• [Extracted records]

——————

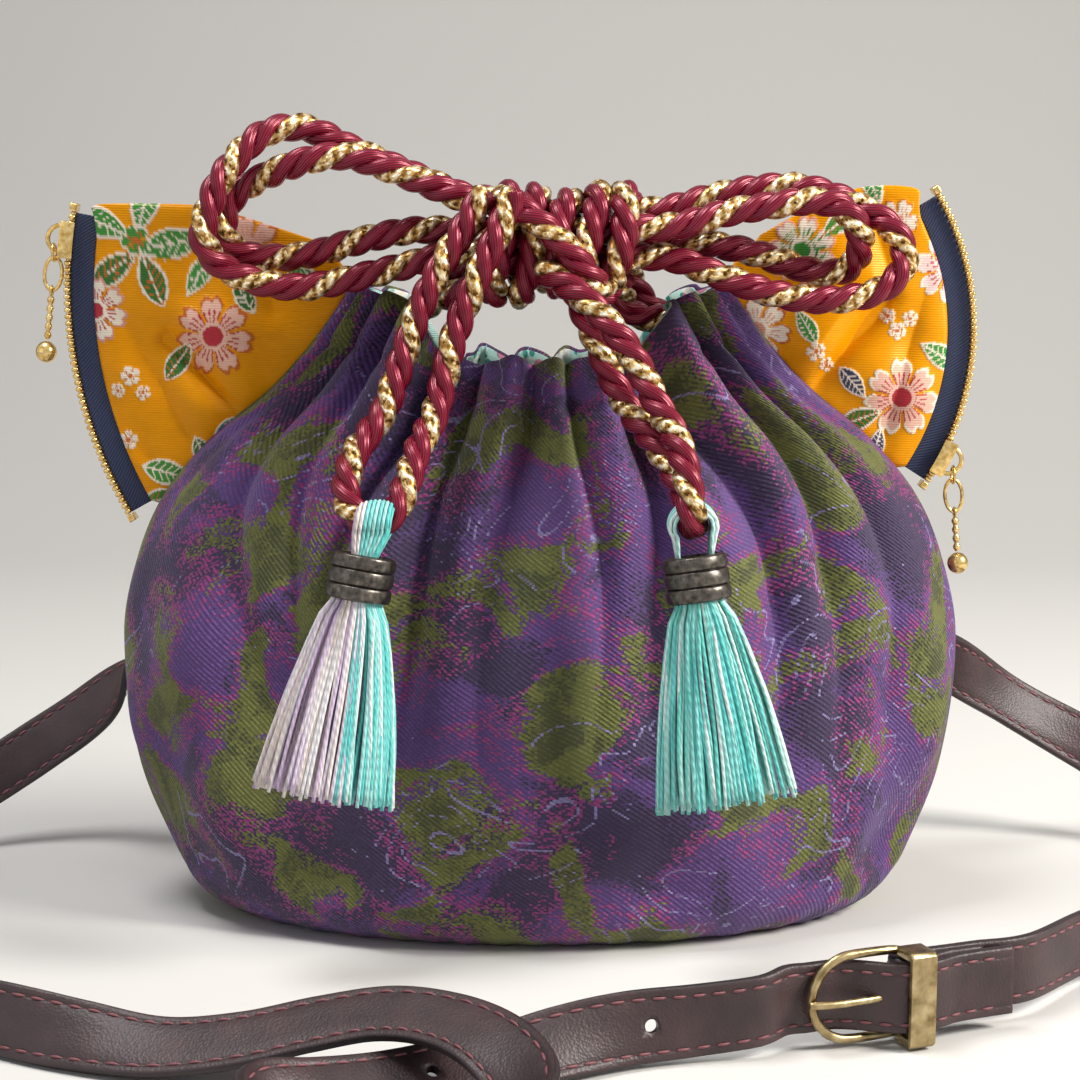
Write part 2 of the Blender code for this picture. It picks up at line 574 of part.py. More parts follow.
def make_stops(side_name, zip_set, finish, group):
    """A small metal block at each end of the teeth."""
    for end, degrees, way in (("top", zip_set["top_deg"], 1.0), ("bottom", zip_set["bottom_deg"], -1.0)):
        turn = way if zip_set["top_deg"] > zip_set["bottom_deg"] else -way
        near = degrees + turn * math.degrees(SEAM_GAP / zip_set["radius"])
        far = degrees + turn * math.degrees(STOP_LENGTH / zip_set["radius"])
        half = TEETH_WIDTH + 0.5 * SEAM_GAP
        rings = [[zip_point(zip_set, at, depth, across) for depth, across in
                  ((0.0, -half), (0.0, half), (TEETH_HEIGHT, half), (TEETH_HEIGHT, -half))]
                 for at in (near, far)]
        loft("zip_stop_%s_%s" % (end, side_name), rings, finish, group)


def slider_frame(zip_set):
    """Matrix of the slider: x out from the arc, y across the zip, z along the zip."""
    angle = math.radians(zip_set["slider_deg"])
    origin = zip_point(zip_set, zip_set["slider_deg"], 0.0, 0.0)
    return Matrix.Translation(origin) @ Matrix.Rotation(-angle, 4, "Y")


def make_slider(side_name, zip_set, finish, group, guides):
    """The slider hugs the teeth from outside, with a wire bail on its outer plate."""
    inner_half = 0.5 * SEAM_GAP + TEETH_WIDTH + SLIDER_CLEARANCE
    outer_half = inner_half + SLIDER_WALL
    degrees_half = math.degrees(0.5 * SLIDER_LENGTH / zip_set["radius"])
    inside = TEETH_HEIGHT + SLIDER_CLEARANCE
    rings = []
    for k in range(5):
        degrees = zip_set["slider_deg"] + degrees_half * (k - 2) / 2.0
        plate = -SLIDER_CLEARANCE
        section = [(inside, -outer_half), (plate - SLIDER_WALL, -outer_half),
                   (plate - SLIDER_WALL, outer_half), (inside, outer_half),
                   (inside, inner_half), (plate, inner_half), (plate, -inner_half), (inside, -inner_half)]
        rings.append([zip_point(zip_set, degrees, depth, across) for depth, across in section])
    body = loft("zip_slider_" + side_name, rings, finish, group)
    frame = slider_frame(zip_set)
    plate_top = SLIDER_CLEARANCE + SLIDER_WALL
    root = SLIDER_CLEARANCE + 0.5 * SLIDER_WALL
    arch = [Vector((root, 0.0, -BAIL_RADIUS))]
    arch += [Vector((plate_top + BAIL_RADIUS * math.cos(a), 0.0, BAIL_RADIUS * math.sin(a)))
             for a in [math.radians(-90.0 + 22.5 * k) for k in range(9)]]
    arch.append(Vector((root, 0.0, BAIL_RADIUS)))
    bail = as_mesh(tube("bail_" + side_name, [frame @ point for point in arch], BAIL_WIRE, finish, guides),
                   guides)
    boolean(body, bail, "UNION", guides)


def hang_point(zip_set):
    """Point of the bail's wire from which the pull hangs."""
    centre = slider_frame(zip_set) @ Vector((SLIDER_CLEARANCE + SLIDER_WALL, 0.0, 0.0))
    angle = math.radians(zip_set["hang_deg"])
    return centre + Vector((BAIL_RADIUS * math.cos(angle), 0.0, BAIL_RADIUS * math.sin(angle)))


def ring_points(centre, across, up, half_width, half_height, count=20):
    centre, across, up = Vector(centre), Vector(across), Vector(up)
    return [centre + across * (half_width * math.cos(2 * math.pi * k / count))
            + up * (half_height * math.sin(2 * math.pi * k / count)) for k in range(count)]


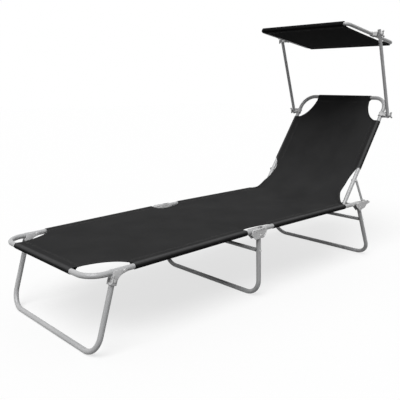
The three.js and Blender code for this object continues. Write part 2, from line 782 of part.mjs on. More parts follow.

——————

• [Task] Each line of the listing should be copied exactly.

• [Task solution]
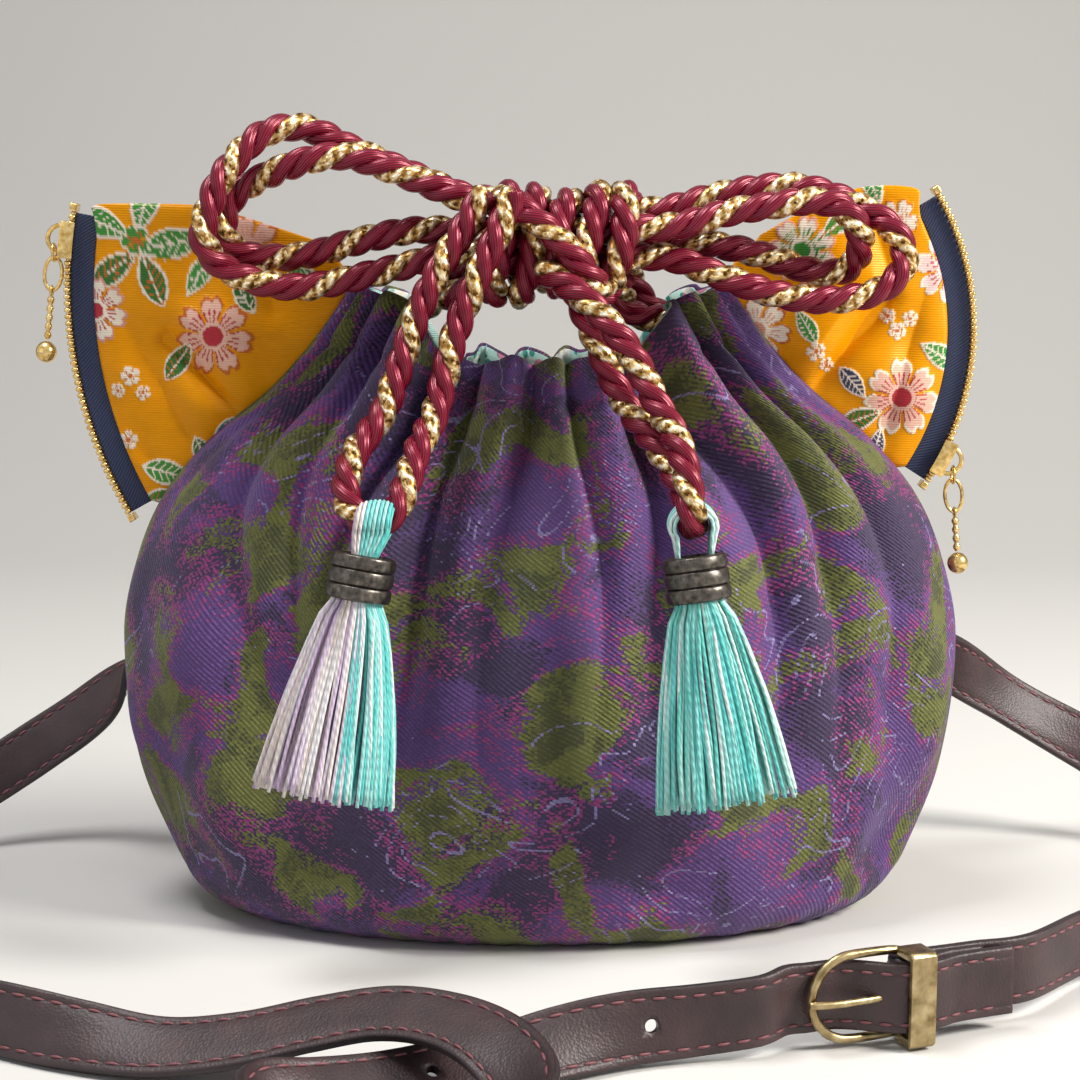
Write part 2 of the Blender code for this picture. It picks up at line 574 of part.py. More parts follow.
def make_stops(side_name, zip_set, finish, group):
    """A small metal block at each end of the teeth."""
    for end, degrees, way in (("top", zip_set["top_deg"], 1.0), ("bottom", zip_set["bottom_deg"], -1.0)):
        turn = way if zip_set["top_deg"] > zip_set["bottom_deg"] else -way
        near = degrees + turn * math.degrees(SEAM_GAP / zip_set["radius"])
        far = degrees + turn * math.degrees(STOP_LENGTH / zip_set["radius"])
        half = TEETH_WIDTH + 0.5 * SEAM_GAP
        rings = [[zip_point(zip_set, at, depth, across) for depth, across in
                  ((0.0, -half), (0.0, half), (TEETH_HEIGHT, half), (TEETH_HEIGHT, -half))]
                 for at in (near, far)]
        loft("zip_stop_%s_%s" % (end, side_name), rings, finish, group)


def slider_frame(zip_set):
    """Matrix of the slider: x out from the arc, y across the zip, z along the zip."""
    angle = math.radians(zip_set["slider_deg"])
    origin = zip_point(zip_set, zip_set["slider_deg"], 0.0, 0.0)
    return Matrix.Translation(origin) @ Matrix.Rotation(-angle, 4, "Y")


def make_slider(side_name, zip_set, finish, group, guides):
    """The slider hugs the teeth from outside, with a wire bail on its outer plate."""
    inner_half = 0.5 * SEAM_GAP + TEETH_WIDTH + SLIDER_CLEARANCE
    outer_half = inner_half + SLIDER_WALL
    degrees_half = math.degrees(0.5 * SLIDER_LENGTH / zip_set["radius"])
    inside = TEETH_HEIGHT + SLIDER_CLEARANCE
    rings = []
    for k in range(5):
        degrees = zip_set["slider_deg"] + degrees_half * (k - 2) / 2.0
        plate = -SLIDER_CLEARANCE
        section = [(inside, -outer_half), (plate - SLIDER_WALL, -outer_half),
                   (plate - SLIDER_WALL, outer_half), (inside, outer_half),
                   (inside, inner_half), (plate, inner_half), (plate, -inner_half), (inside, -inner_half)]
        rings.append([zip_point(zip_set, degrees, depth, across) for depth, across in section])
    body = loft("zip_slider_" + side_name, rings, finish, group)
    frame = slider_frame(zip_set)
    plate_top = SLIDER_CLEARANCE + SLIDER_WALL
    root = SLIDER_CLEARANCE + 0.5 * SLIDER_WALL
    arch = [Vector((root, 0.0, -BAIL_RADIUS))]
    arch += [Vector((plate_top + BAIL_RADIUS * math.cos(a), 0.0, BAIL_RADIUS * math.sin(a)))
             for a in [math.radians(-90.0 + 22.5 * k) for k in range(9)]]
    arch.append(Vector((root, 0.0, BAIL_RADIUS)))
    bail = as_mesh(tube("bail_" + side_name, [frame @ point for point in arch], BAIL_WIRE, finish, guides),
                   guides)
    boolean(body, bail, "UNION", guides)


def hang_point(zip_set):
    """Point of the bail's wire from which the pull hangs."""
    centre = slider_frame(zip_set) @ Vector((SLIDER_CLEARANCE + SLIDER_WALL, 0.0, 0.0))
    angle = math.radians(zip_set["hang_deg"])
    return centre + Vector((BAIL_RADIUS * math.cos(angle), 0.0, BAIL_RADIUS * math.sin(angle)))


def ring_points(centre, across, up, half_width, half_height, count=20):
    centre, across, up = Vector(centre), Vector(across), Vector(up)
    return [centre + across * (half_width * math.cos(2 * math.pi * k / count))
            + up * (half_height * math.sin(2 * math.pi * k / count)) for k in range(count)]


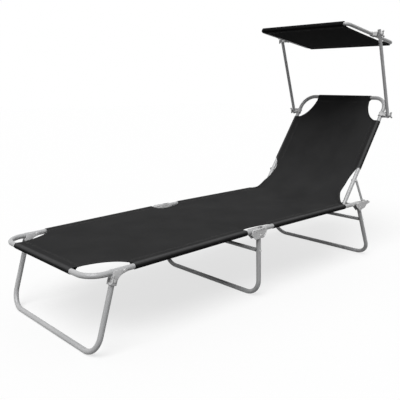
The three.js and Blender code for this object continues. Write part 2, from line 782 of part.mjs on. More parts follow.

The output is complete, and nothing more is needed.